With each guru this happened. Then he left all the
gurus. Then he invented his own methods. Continuously,
for six years, he was in a struggle of life and death.
He did everything that could be done. Then, at last, he
was so tired of doing, so deadly tired, that one day
when he was taking his evening bath in the Niranjana
River near Bodhgaya, he felt so weak and so tired that
he could not come out of the river. He just clung to a
root of a tree and a thought came to his mind, "I have
become so weak, I cannot even cross this small river.
How will I be alive to cross the whole ocean of the
world? I have done everything, and I have not found the
divine. I have only tired my body."
He felt that he was on the verge
of death. At that very moment he felt that he had
done everything, and now there was nothing to do. He
relaxed, and new energy came upon him because of his
relaxation. All that was suppressed through those six
years flowered. He came out of the river, he felt just
like a feather, a bird's feather -- weightless. He
relaxed under a Bodhi tree.
It was a bright fullmoon night. Someone came -- a girl,
a shudra girl named Sujata. The name shows that the girl
must have been a shudra because to have the name Sujata
means she has not come from a higher caste. Sujata means
wellborn. She had promised the Bodhi tree to pay it some
homage daily, so she has come with some sweets.
Buddha is there -- tired, pale, bloodless, but relaxed,
absolutely unburdened -- and it is a fullmoon night with
nobody around. The girl, Sujata, felt that the deity of
the tree had come to receive her homage. Had it been
another day, Buddha could have refused. He would not
rest in the night, he would not eat any food. But today
he was totally relaxed. He took the food, and he slept.
This was the first night after six years that he really
slept.
He was relaxed with nothing to do. Then there was no
worry. There was no tomorrow even, because tomorrow
exists only because one has to do something. If one has
not to do anything, then there is no tomorrow. Then the
moment is enough.
Buddha slept, and in the morning, at five o'clock, when
the last star was withering away, he was out of the
sleep. He saw the last star disappearing, with no mind,
because when you have nothing to do there is no mind.
The mind is just a faculty for doing something, a
technical faculty. No mind, nothing to do, no effort on
his part, indifferent to whether he was alive or dead,
he just opened his eyes, and he began to dance. He had
come to that knowing to which he could not come through
so many efforts.
Whenever someone would ask him how
he achieved, he would say, "The more I tried to
achieve, the more I was at a loss. I could not achieve.
So how can I say I have achieved? The more I tried, the
more I was involved. I could not achieve. The mind was
trying to transcend itself, which was impossible.

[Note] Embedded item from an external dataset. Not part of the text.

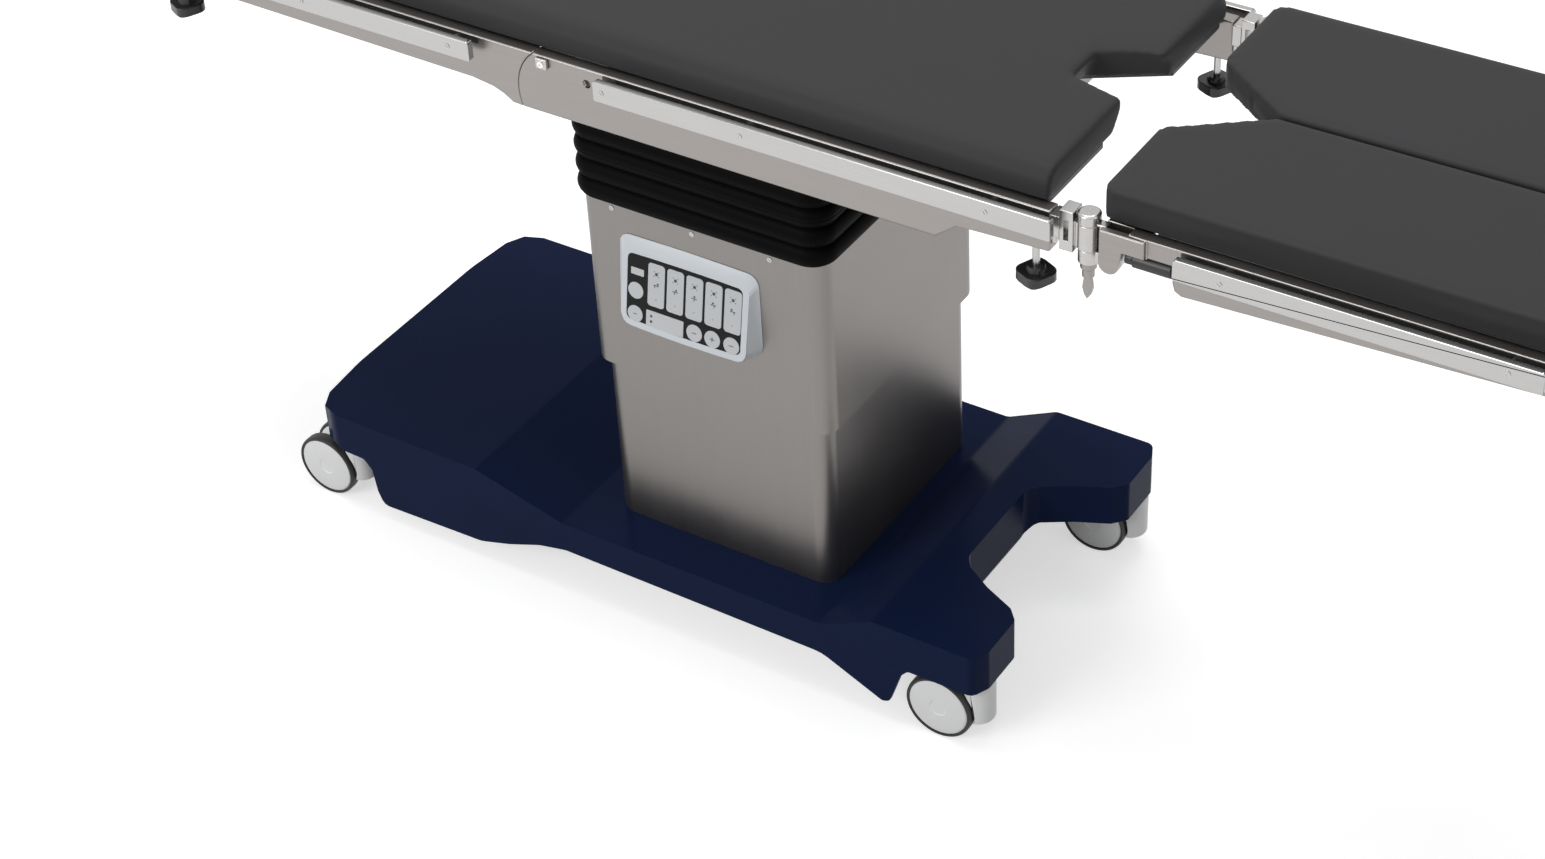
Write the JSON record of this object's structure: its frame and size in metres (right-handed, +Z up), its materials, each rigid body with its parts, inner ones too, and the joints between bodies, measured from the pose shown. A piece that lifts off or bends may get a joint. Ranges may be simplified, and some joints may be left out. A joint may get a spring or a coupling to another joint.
{
  "type": "operating table",
  "caption": "Mobile operating table: telescopic column on a castered base, tilting sectioned top with split leg plates, side rails and charcoal pads.",
  "frame": {"origin": "centre of the bounding box on the floor", "axes": "+X towards the foot end, +Y towards the side away from the control panel, +Z up"},
  "size_m": [2.284, 0.544, 0.952],
  "materials": {
    "navy_moulding": "deep navy, satin gloss",
    "brushed_steel_sheet": "vertically brushed sheet",
    "satin_steel": "satin",
    "bright_steel": "bright, fine grain along the rail",
    "dark_chassis_steel": "dark paint",
    "chrome": "polished",
    "white_plastic": "white, satin",
    "pale_grey_plastic": "pale grey, satin",
    "black_plastic": "black, satin",
    "black_rubber": "black, matt",
    "charcoal_pad_cover": "charcoal coated cover, matt"
  },
  "bodies": {
    "base": {"base_cover": "navy_moulding", "base_chassis": "dark_chassis_steel", "power_unit": "black_plastic", "battery_pack": "pale_grey_plastic", "column_lower_cover": "brushed_steel_sheet", "mast_outer": "dark_chassis_steel", "lift_cylinder_barrel": "dark_chassis_steel"},
    "lift": {"column_upper_cover": "brushed_steel_sheet", "crosshead": "dark_chassis_steel", "mast_inner": "satin_steel", "lift_cylinder_rod": "chrome", "bellows": "black_rubber", "panel_housing": "pale_grey_plastic", "keypad": "black_plastic"},
    "cradle": {"tilt_cradle": "dark_chassis_steel"},
    "top": {"seat_frame": "satin_steel", "seat_board": "black_plastic", "seat_pad": "charcoal_pad_cover", "flex_pad": "charcoal_pad_cover", "seat_rail_near": "bright_steel", "seat_rail_far": "bright_steel", "back_latch_near": "chrome", "back_latch_far": "chrome", "leg_socket_near": "satin_steel", "leg_socket_far": "satin_steel"},
    "back": {"back_frame": "satin_steel", "back_board": "black_plastic", "back_pad": "charcoal_pad_cover", "back_rail_near": "bright_steel", "back_rail_far": "bright_steel", "head_yoke": "satin_steel"},
    "head": {"head_frame": "satin_steel", "head_board": "black_plastic", "head_pad": "charcoal_pad_cover"},
    "caster_head_near": {"caster_hood_head_near": "white_plastic"},
    "wheels_head_near": {"caster_wheels_head_near": "white_plastic"},
    "caster_head_far": {"caster_hood_head_far": "white_plastic"},
    "wheels_head_far": {"caster_wheels_head_far": "white_plastic"},
    "caster_foot_near": {"caster_hood_foot_near": "white_plastic"},
    "wheels_foot_near": {"caster_wheels_foot_near": "white_plastic"},
    "caster_foot_far": {"caster_hood_foot_far": "white_plastic"},
    "wheels_foot_far": {"caster_wheels_foot_far": "white_plastic"},
    "knob_seat_near": {"clamp_knob_seat_near": "black_plastic"},
    "knob_head_near": {"clamp_knob_head_near": "black_plastic"},
    "knob_seat_far": {"clamp_knob_seat_far": "black_plastic"},
    "knob_head_far": {"clamp_knob_head_far": "black_plastic"},
    "spread_near": {"leg_swivel_near": "chrome"},
    "lever_near": {"leg_lever_near": "chrome"},
    "leg_near": {"leg_arm_near": "satin_steel", "leg_lock_near": "black_plastic", "leg_board_near": "black_plastic", "leg_pad_near": "charcoal_pad_cover", "leg_rail_near": "bright_steel"},
    "spread_far": {"leg_swivel_far": "chrome"},
    "lever_far": {"leg_lever_far": "chrome"},
    "leg_far": {"leg_arm_far": "satin_steel", "leg_lock_far": "black_plastic", "leg_board_far": "black_plastic", "leg_pad_far": "charcoal_pad_cover", "leg_rail_far": "bright_steel"}
  },
  "joints": [
    {"name": "caster_head_near_swivel", "type": "hinge", "parent": "base", "child": "caster_head_near", "pos_m": [-0.686, -0.223, 0.118], "axis": [0, 0, 1], "continuous": true},
    {"name": "wheels_head_near_roll", "type": "hinge", "parent": "caster_head_near", "child": "wheels_head_near", "pos_m": [-0.711, -0.223, 0.05], "axis": [0, 1, 0], "continuous": true},
    {"name": "caster_head_far_swivel", "type": "hinge", "parent": "base", "child": "caster_head_far", "pos_m": [-0.686, 0.223, 0.118], "axis": [0, 0, 1], "continuous": true},
    {"name": "wheels_head_far_roll", "type": "hinge", "parent": "caster_head_far", "child": "wheels_head_far", "pos_m": [-0.711, 0.223, 0.05], "axis": [0, 1, 0], "continuous": true},
    {"name": "caster_foot_near_swivel", "type": "hinge", "parent": "base", "child": "caster_foot_near", "pos_m": [0.378, -0.223, 0.118], "axis": [0, 0, 1], "continuous": true},
    {"name": "wheels_foot_near_roll", "type": "hinge", "parent": "caster_foot_near", "child": "wheels_foot_near", "pos_m": [0.353, -0.223, 0.05], "axis": [0, 1, 0], "continuous": true},
    {"name": "caster_foot_far_swivel", "type": "hinge", "parent": "base", "child": "caster_foot_far", "pos_m": [0.378, 0.223, 0.118], "axis": [0, 0, 1], "continuous": true},
    {"name": "wheels_foot_far_roll", "type": "hinge", "parent": "caster_foot_far", "child": "wheels_foot_far", "pos_m": [0.353, 0.223, 0.05], "axis": [0, 1, 0], "continuous": true},
    {"name": "column_lift", "type": "slide", "parent": "base", "child": "lift", "axis": [0, 0, 1], "range_m": [-0.25, 0.05]},
    {"name": "side_tilt", "type": "hinge", "parent": "lift", "child": "cradle", "pos_m": [-0.03, 0, 0.8], "axis": [1, 0, 0], "range_deg": [-20, 20], "deforming": ["bellows"]},
    {"name": "lengthwise_tilt", "type": "hinge", "parent": "cradle", "child": "top", "pos_m": [-0.03, 0, 0.8], "axis": [0, -1, 0], "range_deg": [-25, 25]},
    {"name": "back_hinge", "type": "hinge", "parent": "top", "child": "back", "pos_m": [-0.18, 0, 0.85], "axis": [0, 1, 0], "range_deg": [-40, 70], "deforming": ["flex_pad"]},
    {"name": "head_hinge", "type": "hinge", "parent": "back", "child": "head", "pos_m": [-0.882, 0, 0.874], "axis": [0, 1, 0], "range_deg": [-45, 30]},
    {"name": "knob_seat_near_turn", "type": "hinge", "parent": "top", "child": "knob_seat_near", "pos_m": [0.491, -0.24, 0.8115], "axis": [0, 0, 1], "range_deg": [-180, 180]},
    {"name": "knob_head_near_turn", "type": "hinge", "parent": "back", "child": "knob_head_near", "pos_m": [-0.834, -0.24, 0.8115], "axis": [0, 0, 1], "range_deg": [-180, 180]},
    {"name": "knob_seat_far_turn", "type": "hinge", "parent": "top", "child": "knob_seat_far", "pos_m": [0.491, 0.24, 0.8115], "axis": [0, 0, 1], "range_deg": [-180, 180]},
    {"name": "knob_head_far_turn", "type": "hinge", "parent": "back", "child": "knob_head_far", "pos_m": [-0.834, 0.24, 0.8115], "axis": [0, 0, 1], "range_deg": [-180, 180]},
    {"name": "leg_near_spread", "type": "hinge", "parent": "top", "child": "spread_near", "pos_m": [0.56, -0.24, 0.8875], "axis": [0, 0, 1], "range_deg": [-90, 0]},
    {"name": "leg_near_lever", "type": "hinge", "parent": "spread_near", "child": "lever_near", "pos_m": [0.56, -0.24, 0.84], "axis": [0, 0, 1], "range_deg": [-60, 60]},
    {"name": "leg_near_drop", "type": "hinge", "parent": "spread_near", "child": "leg_near", "pos_m": [0.593, -0.24, 0.865], "axis": [0, 1, 0], "range_deg": [0, 90]},
    {"name": "leg_far_spread", "type": "hinge", "parent": "top", "child": "spread_far", "pos_m": [0.56, 0.24, 0.8875], "axis": [0, 0, 1], "range_deg": [0, 90]},
    {"name": "leg_far_lever", "type": "hinge", "parent": "spread_far", "child": "lever_far", "pos_m": [0.56, 0.24, 0.84], "axis": [0, 0, 1], "range_deg": [-60, 60]},
    {"name": "leg_far_drop", "type": "hinge", "parent": "spread_far", "child": "leg_far", "pos_m": [0.593, 0.24, 0.865], "axis": [0, 1, 0], "range_deg": [0, 90]}
  ]
}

It is
just like trying to be a father to yourself, just trying
to give birth to yourself."
So Buddha would say, "I cannot say I achieved. I can
only say I tried so much that I was annihilated. I tried
so much that any effort became absurd. And the moment
came when I was not trying, when the mind was not, when
I was not thinking. Then there was no future because
there was no past. Both were always together. Past is
behind, future is in front; they are always conjoined.
If one drops, the other drops simultaneously. Then there
was no future, no past, no mind. I was mindless, I was
I-less. Then something happened, and I cannot say that
this something happened in that moment. I can only say
that this was always happening, only I was not aware. It
was always happening, only I was closed. So I cannot say
I have achieved something."
Buddha said, "I can only say I have lost something --
the ego, the mind -- I have not achieved anything at
all. Now I know that all that I have was always there.
It was in every layer, it was in every stone, in every
flower, but now I recognize it was always so. Only I was
blind. So I have lost my blindness; I have not achieved
anything, I have lost something."
If you begin with the divine, then
you begin to achieve. If you begin with yourself, then
you begin to lose.
Things will begin to disappear, and ultimately you will
disappear. And when you are not, the divine is -- with
all its grace, with all its love, with all its
compassion, but only when you are not. Your nonexistence
is the categorical condition. For no one can it be
relaxed. It is categorical, it is the absolute. You are
the barrier. Fall down, and then you know. And only when
you know, you know. You cannot understand it, I cannot
explain it to you. I cannot make you understand it. So
whatever I am saying, I am not saying anything
metaphysical. I am only trying to show you that you must
begin with yourself.
If you begin with yourself, you will end with the
divine, because that is your other part, the other pole.
But begin from this bank. Do not begin from the other,
where you are not. You cannot begin from there. Begin
from where you are, and the more you will go deep, the
less you will be.
The more you will know yourself, the less a self you
will be. And once you have come to total understanding
about yourself, you will be annihilated, you will go
into nonexistence, you will be totally negative -- not.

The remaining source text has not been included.